DIRECTION |
Set down, exactly as they appear, the lines from the line holding "# Check every" through the line holding "bpy.context.scene.collection.objects.link(empty)", inclusive; output nothing outside that range.

:: SUPPLIED DATA

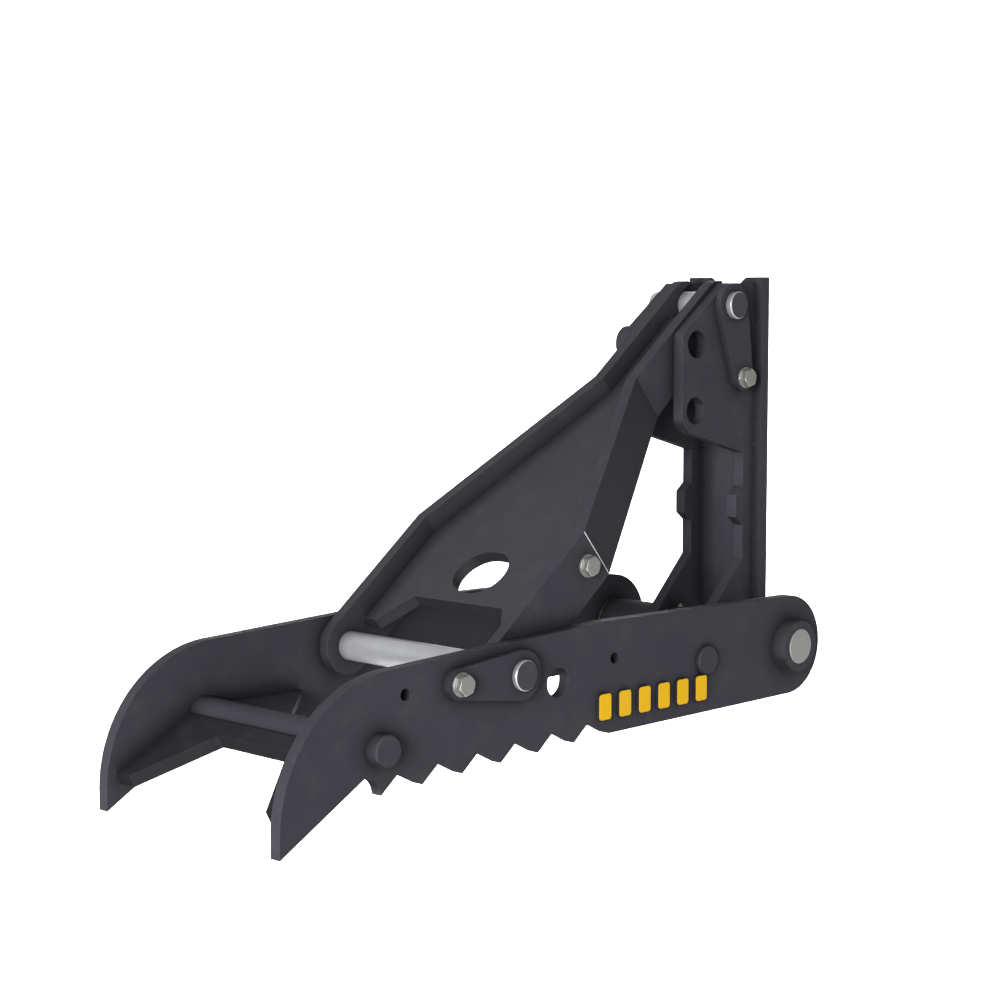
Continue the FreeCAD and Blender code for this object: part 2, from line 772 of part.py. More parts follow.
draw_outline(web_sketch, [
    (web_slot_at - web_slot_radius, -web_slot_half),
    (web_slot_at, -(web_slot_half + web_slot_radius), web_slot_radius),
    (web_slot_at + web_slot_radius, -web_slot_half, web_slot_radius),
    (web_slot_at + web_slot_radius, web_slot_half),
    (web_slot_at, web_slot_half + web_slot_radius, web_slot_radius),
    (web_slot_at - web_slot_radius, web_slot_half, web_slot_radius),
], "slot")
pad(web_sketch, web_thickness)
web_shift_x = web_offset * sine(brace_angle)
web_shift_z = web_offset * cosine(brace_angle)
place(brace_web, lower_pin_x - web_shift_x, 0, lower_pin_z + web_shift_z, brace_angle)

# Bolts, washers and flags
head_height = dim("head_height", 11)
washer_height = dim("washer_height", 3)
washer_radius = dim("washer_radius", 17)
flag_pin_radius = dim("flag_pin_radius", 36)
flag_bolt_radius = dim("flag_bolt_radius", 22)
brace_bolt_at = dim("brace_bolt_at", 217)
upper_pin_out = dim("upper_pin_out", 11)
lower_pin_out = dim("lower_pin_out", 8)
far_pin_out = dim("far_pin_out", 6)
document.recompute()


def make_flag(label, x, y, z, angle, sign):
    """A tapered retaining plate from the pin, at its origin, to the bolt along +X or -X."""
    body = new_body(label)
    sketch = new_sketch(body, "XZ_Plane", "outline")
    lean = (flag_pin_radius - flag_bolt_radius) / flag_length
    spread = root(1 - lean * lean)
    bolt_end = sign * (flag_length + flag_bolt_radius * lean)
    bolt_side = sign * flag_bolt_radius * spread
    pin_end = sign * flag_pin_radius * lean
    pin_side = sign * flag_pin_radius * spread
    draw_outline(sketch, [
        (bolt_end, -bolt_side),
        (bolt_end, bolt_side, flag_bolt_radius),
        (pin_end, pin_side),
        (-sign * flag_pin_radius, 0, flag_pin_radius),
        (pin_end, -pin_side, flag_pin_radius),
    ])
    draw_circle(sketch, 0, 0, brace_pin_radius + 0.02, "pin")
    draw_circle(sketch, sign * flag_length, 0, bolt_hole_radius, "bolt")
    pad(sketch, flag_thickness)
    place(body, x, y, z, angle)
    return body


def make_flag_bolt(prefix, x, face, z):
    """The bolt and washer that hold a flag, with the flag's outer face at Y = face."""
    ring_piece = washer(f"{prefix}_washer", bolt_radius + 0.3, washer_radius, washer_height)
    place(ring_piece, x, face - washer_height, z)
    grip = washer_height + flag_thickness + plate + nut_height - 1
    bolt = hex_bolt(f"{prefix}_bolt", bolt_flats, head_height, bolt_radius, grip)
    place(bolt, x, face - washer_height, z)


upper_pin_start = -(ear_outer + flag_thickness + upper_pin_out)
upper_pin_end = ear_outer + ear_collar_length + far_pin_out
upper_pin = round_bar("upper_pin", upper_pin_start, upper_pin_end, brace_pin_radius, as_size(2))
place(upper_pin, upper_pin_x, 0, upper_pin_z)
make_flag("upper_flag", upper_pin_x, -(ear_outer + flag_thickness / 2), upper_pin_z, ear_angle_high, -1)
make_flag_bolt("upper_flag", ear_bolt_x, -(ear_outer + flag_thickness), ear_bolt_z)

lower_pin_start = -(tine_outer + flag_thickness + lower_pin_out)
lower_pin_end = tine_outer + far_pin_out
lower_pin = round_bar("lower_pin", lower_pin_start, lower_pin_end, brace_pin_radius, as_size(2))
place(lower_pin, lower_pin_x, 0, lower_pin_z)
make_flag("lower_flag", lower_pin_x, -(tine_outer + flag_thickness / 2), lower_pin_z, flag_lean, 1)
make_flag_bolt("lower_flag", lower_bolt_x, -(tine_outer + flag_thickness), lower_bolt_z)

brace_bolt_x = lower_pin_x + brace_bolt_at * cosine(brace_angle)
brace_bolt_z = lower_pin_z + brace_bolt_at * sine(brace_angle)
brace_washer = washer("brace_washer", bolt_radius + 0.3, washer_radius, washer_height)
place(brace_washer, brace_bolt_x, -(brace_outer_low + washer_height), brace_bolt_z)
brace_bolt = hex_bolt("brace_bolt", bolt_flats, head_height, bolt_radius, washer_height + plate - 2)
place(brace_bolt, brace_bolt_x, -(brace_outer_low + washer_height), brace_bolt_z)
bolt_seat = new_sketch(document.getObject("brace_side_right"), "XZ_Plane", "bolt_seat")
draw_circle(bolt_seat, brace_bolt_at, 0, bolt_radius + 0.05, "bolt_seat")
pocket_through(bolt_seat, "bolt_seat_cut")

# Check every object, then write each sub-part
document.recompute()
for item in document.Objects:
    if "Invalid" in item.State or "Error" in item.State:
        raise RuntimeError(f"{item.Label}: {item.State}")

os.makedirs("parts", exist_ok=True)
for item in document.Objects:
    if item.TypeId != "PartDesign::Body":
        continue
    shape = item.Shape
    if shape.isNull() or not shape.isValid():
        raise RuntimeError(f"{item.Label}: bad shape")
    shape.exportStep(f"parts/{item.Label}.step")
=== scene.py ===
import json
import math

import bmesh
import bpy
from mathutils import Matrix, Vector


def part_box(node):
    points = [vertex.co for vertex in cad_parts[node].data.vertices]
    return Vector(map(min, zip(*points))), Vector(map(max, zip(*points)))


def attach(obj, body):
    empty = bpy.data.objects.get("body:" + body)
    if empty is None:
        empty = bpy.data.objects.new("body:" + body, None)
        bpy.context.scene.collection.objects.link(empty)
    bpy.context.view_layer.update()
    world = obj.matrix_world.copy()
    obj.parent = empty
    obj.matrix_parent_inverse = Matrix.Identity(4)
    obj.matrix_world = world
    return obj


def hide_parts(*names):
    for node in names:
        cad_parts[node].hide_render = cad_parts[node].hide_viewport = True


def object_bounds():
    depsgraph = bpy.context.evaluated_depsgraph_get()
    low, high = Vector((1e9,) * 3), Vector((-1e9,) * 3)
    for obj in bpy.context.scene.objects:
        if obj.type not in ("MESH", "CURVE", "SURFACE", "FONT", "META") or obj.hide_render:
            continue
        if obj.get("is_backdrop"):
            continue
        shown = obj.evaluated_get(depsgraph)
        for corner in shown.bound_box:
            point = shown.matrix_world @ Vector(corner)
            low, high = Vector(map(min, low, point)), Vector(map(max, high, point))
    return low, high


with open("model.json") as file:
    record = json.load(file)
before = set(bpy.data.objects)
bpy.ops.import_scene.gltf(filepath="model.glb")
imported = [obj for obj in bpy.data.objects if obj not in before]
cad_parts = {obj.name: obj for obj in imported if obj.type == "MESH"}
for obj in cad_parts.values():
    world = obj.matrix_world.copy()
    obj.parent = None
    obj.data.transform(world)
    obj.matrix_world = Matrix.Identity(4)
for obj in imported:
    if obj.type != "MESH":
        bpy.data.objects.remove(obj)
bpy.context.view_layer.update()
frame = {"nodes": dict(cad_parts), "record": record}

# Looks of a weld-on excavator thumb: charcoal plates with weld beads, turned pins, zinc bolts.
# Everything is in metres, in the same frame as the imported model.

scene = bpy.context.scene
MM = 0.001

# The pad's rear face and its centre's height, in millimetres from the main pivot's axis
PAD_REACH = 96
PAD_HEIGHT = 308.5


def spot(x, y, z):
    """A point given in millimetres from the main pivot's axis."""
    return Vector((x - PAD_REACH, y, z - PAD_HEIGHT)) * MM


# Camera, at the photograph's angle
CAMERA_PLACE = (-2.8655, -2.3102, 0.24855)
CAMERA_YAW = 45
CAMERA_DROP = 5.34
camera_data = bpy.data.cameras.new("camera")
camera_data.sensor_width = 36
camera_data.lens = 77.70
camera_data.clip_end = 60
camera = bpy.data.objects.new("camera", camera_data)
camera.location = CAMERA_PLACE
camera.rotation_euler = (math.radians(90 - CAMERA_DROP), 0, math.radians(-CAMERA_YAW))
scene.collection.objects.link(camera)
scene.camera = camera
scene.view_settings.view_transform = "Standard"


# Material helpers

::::

EXPECTED OUTPUT |
# Check every object, then write each sub-part
document.recompute()
for item in document.Objects:
    if "Invalid" in item.State or "Error" in item.State:
        raise RuntimeError(f"{item.Label}: {item.State}")

os.makedirs("parts", exist_ok=True)
for item in document.Objects:
    if item.TypeId != "PartDesign::Body":
        continue
    shape = item.Shape
    if shape.isNull() or not shape.isValid():
        raise RuntimeError(f"{item.Label}: bad shape")
    shape.exportStep(f"parts/{item.Label}.step")
=== scene.py ===
import json
import math

import bmesh
import bpy
from mathutils import Matrix, Vector


def part_box(node):
    points = [vertex.co for vertex in cad_parts[node].data.vertices]
    return Vector(map(min, zip(*points))), Vector(map(max, zip(*points)))


def attach(obj, body):
    empty = bpy.data.objects.get("body:" + body)
    if empty is None:
        empty = bpy.data.objects.new("body:" + body, None)
        bpy.context.scene.collection.objects.link(empty)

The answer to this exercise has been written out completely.